Terje Mathisen <"terje.mathisen at
tmsw.no"@
giganews.com> had
this to say:
>> You could replace the "push ax" with "sub sp,2" -- 3 bytes vs
1 but
>> executes in 4 clocks as opposed to 11/15 (according to
Helppc).
> Don't believe it:
> SUB SP,2 has to take at the very minimum 4 clocks for each of
the 3 code
> bytes, so 12 clocks is the actual timing.
This is completely false. The 8086 did not have to wait for an
instruction to complete before it could fetch the next one from
the memory store (fortunately!). Code bytes would be prefetched
and predecoded in advance of execution.
The 8086/8088 was an /advanced/ microprocessor (don't laugh!).
Things ran in parallel, with anticipation. Specifically there
are 2 internal queues involved in actual instruction
timing/thruput calculations, viz the prefetch queue (into which
instruction bytes are accumulated whenever the bus is not
occupied by other tranfers such as fetching of operands and
storing back results), and the predecode queue which does some
decoding of the actually prefetched instructions in advance,
these two activities : prefetching and predecoding taking place
in parallel with actual execution of instructions.

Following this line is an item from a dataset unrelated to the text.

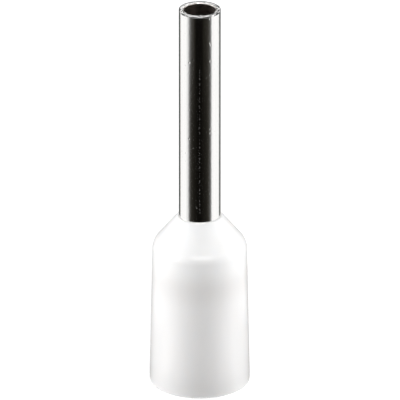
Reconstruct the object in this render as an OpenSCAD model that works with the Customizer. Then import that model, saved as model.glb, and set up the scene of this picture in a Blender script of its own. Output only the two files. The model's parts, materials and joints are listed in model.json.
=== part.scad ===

Because of this the time taken by one instruction to complete is
more easily determined, in general, by measuring than using the
tables provided by Intel. In the case of a simple SUB SP,n
however, there are no data to load from or store to memory, and
as recalled above instruction bytes were prefetched (and
decoded) well in advance, so that the time from the table would
probably match the actual measured execution time as part of
your program.
HTH. By the way, as part of Intel's struggle against speed
bottlenecks, both prefetch and predecode queues got larger and
larger from 8088 to 8086 to 286 to 386 (startying with the 486,
the architecture became very different).
--
Nimbus